In a reality-TV landscape full of revenge bodies and weight-loss challenges, few shows capture the nuance of what it’s really like to be a fat woman in America today—even fewer if you consider dating shows. TLC’s My Big Fat Fabulous Life is one of the few that actually subverts shallow, reductive tropes, but the network just announced a new show that feels like a thousand steps backward.

I woke up this morning to the Twitter-sphere ablaze over an upcoming TLC show called Hot and Heavy. The title made me think I was getting some steamy makeout show. But as I began to read the tweets and show description, my pervy excitement quickly morphed into anger. Hot and Heavy, I learned, is a reality show about hot guys dating fat girls in what the show calls “mixed-weight” relationships.

I, like many others on the internet, immediately felt disgusted. What the hell is a mixed-weight relationship? The term itself is highly problematic. It suggests that all romantic partners are the same weight with identical body types, which is obviously absurd. Aren’t all relationships mixed-weight relationships? Why do we feel the need to specifically highlight a show about fat bodies and thin bodies? Are we as entertained by tall people dating short people? Or brunette people dating blond people? No. We don’t make television shows about the trials and tribulations of someone who is 5’5″ dating someone who is 6’1″. So why are we endlessly obsessed with the dynamic of fat women actually being loved?

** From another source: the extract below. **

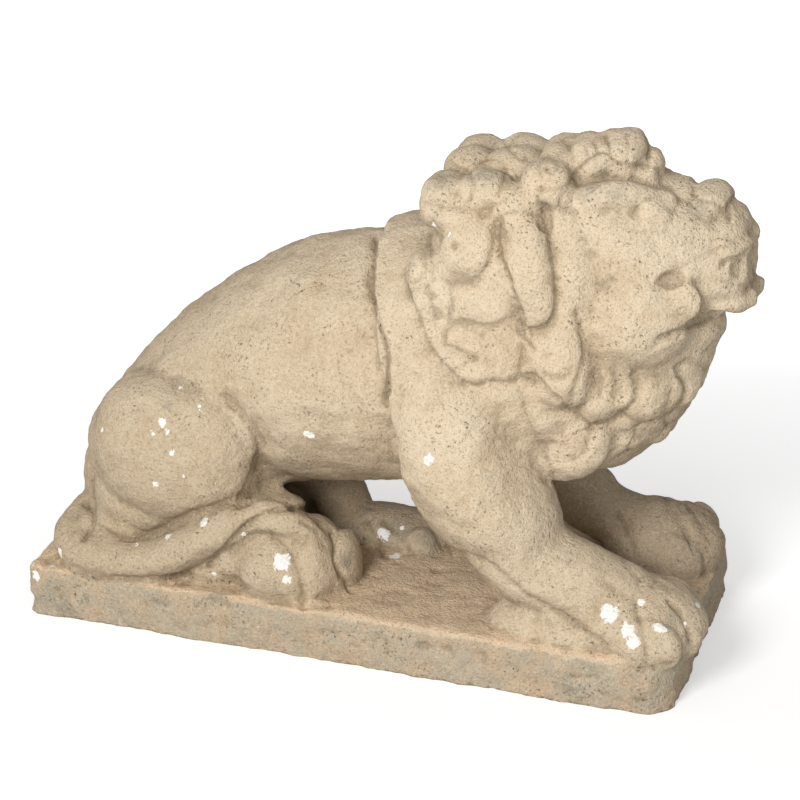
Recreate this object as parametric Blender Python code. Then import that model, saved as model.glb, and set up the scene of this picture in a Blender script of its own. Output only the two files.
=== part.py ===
"""A carved sandstone lion lying on its own plinth, with its head raised and its mouth open.

The block is one piece of stone. +X runs to the head, +Z is up, and the origin is under the middle of
the plinth, on its underside. The near side, which is carved in full, faces -Y.
"""

import math

import bmesh
import bpy
import numpy as np
from mathutils import Matrix, Vector, noise

# The plinth, in metres
PLINTH_LENGTH = 0.800
PLINTH_WIDTH = 0.342
PLINTH_HEIGHT = 0.065
HEAD_END_NEAR_CORNER = 0.042
HEAD_END_FAR_CORNER = 0.026
TAIL_END_NEAR_CORNER = 0.012
TAIL_END_FAR_CORNER = 0.020
EDGE_WEAR = 0.009
SAWN_OFF_BELOW = 0.030

# The piece lost from the plinth's far edge: its middle, its length and how far in it goes
EDGE_BREAK_MIDDLE = -0.030
EDGE_BREAK_LENGTH = 0.192
EDGE_BREAK_DEPTH = 0.064

# The tool that takes it away, in drawn units: how far it stands clear, and its half height
EDGE_BREAK_SPARE = 33
EDGE_BREAK_TALL = 110

# The figure, in metres from the rump to the jaw. Its points are drawn in thousandths of a metre at
# the drawn length, with heights counted from the top of the plinth.
FIGURE_LENGTH = 0.842
DRAWN_LENGTH = 842.0
UNIT = FIGURE_LENGTH / DRAWN_LENGTH

# How finely the stone is worked, and how it waves by hand work and weather
ROUGH_VOXEL = 0.0065
CARVING_VOXEL = 0.0048
MOST_TRIANGLES = 9600
FLAT_WITHIN = 0.0008
RING_SIDES = 20
WAVE_DEPTH = 0.0035
WAVE_LENGTH = 0.05
SHARP_ANGLE = 55

# The mane
RUFF_CENTRE = (256, 0, 345)
RUFF_RADII = (142, 104, 172)
ROOT_DEPTH = 0.88
TIP_DEPTH = 0.94
RIB_DEPTH = 0.16
LOCK_RINGS = 13
LOCK_FULLNESS = 0.55
FAR_CROWN_FALL = 0.4
FAR_CROWN_FROM = 460

# The paws
FORE_TOES = 4
HIND_TOES = 3
TOE_HALF_WIDTH = 19

NEAR = -1
FAR = 1


def spot(x, y, z):
    """A drawn point of the figure, in metres."""
    return Vector((x * UNIT, y * UNIT, PLINTH_HEIGHT + z * UNIT))


def clear_scene():
    for obj in list(bpy.data.objects):
        bpy.data.objects.remove(obj, do_unlink=True)


def turned(roll=0.0, pitch=0.0, yaw=0.0):
    """A rotation in degrees about X, then Y, then Z."""
    return (
        Matrix.Rotation(math.radians(yaw), 4, "Z")
        @ Matrix.Rotation(math.radians(pitch), 4, "Y")
        @ Matrix.Rotation(math.radians(roll), 4, "X")
    )


def lump(clay, centre, radii, turn=None, squareness=2.0):
    """Adds an egg of stone. A squareness over 2 fills its corners."""
    ball = bmesh.ops.create_icosphere(clay, subdivisions=3, radius=1)["verts"]
    for vert in ball:
        vert.co /= sum(abs(c) ** squareness for c in vert.co) ** (1 / squareness)
    sizes = Matrix.Diagonal((*(radius * UNIT for radius in radii), 1))
    place = Matrix.Translation(spot(*centre)) @ (turn or Matrix()) @ sizes
    bmesh.ops.transform(clay, matrix=place, verts=ball)


def skin(clay, rings):
    """Joins rings of points into one closed skin, with a flat face on each end."""
    loops = [[clay.verts.new(point) for point in ring] for ring in rings]
    count = len(loops[0])
    for first, second in zip(loops, loops[1:]):
        for i in range(count):
            j = (i + 1) % count
            clay.faces.new((first[i], first[j], second[j], second[i]))
    clay.faces.new(loops[0][::-1])
    clay.faces.new(loops[-1])
    faces = {face for loop in loops for vert in loop for face in vert.link_faces}
    bmesh.ops.recalc_face_normals(clay, faces=list(faces))


def barrel(clay, stations, squareness=2.0):
    """Adds a body along X from stations of (x, z, half height, half width)."""
    angles = [math.pi * i / RING_SIDES for i in range(2 * RING_SIDES)]
    rings = []
    for x, z, high, wide in stations:
        ring = []
        for a in angles:
            fill = (abs(math.cos(a)) ** squareness + abs(math.sin(a)) ** squareness) ** (1 / squareness)
            ring.append(spot(x, wide * math.cos(a) / fill, z + high * math.sin(a) / fill))
        rings.append(ring)
    skin(clay, rings)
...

I was particularly horrified by portions of the trailer featuring the characters Joy and Chris. Their relationship is introduced with Chris saying, “I love every inch of Joy,” and then quickly adding, ”There’s lot of inches to love,” while he laughs—making an expression of love a joke at her expense. She awkwardly laughs, gives him a side-eye, and under her breath says, “Ew, what?” It’s followed by a clip of Chris’s friend berating the couple asking, “Is it a sexual thing?” implying that Joy could only be loved if she was being fetishized. But the worst part was the camera crew following along as Chris’s friends bring him to a strip club to “try and persuade him to like other girls.”

“He could get any girl he wants and ends up being with Joy,” his friend says in shock.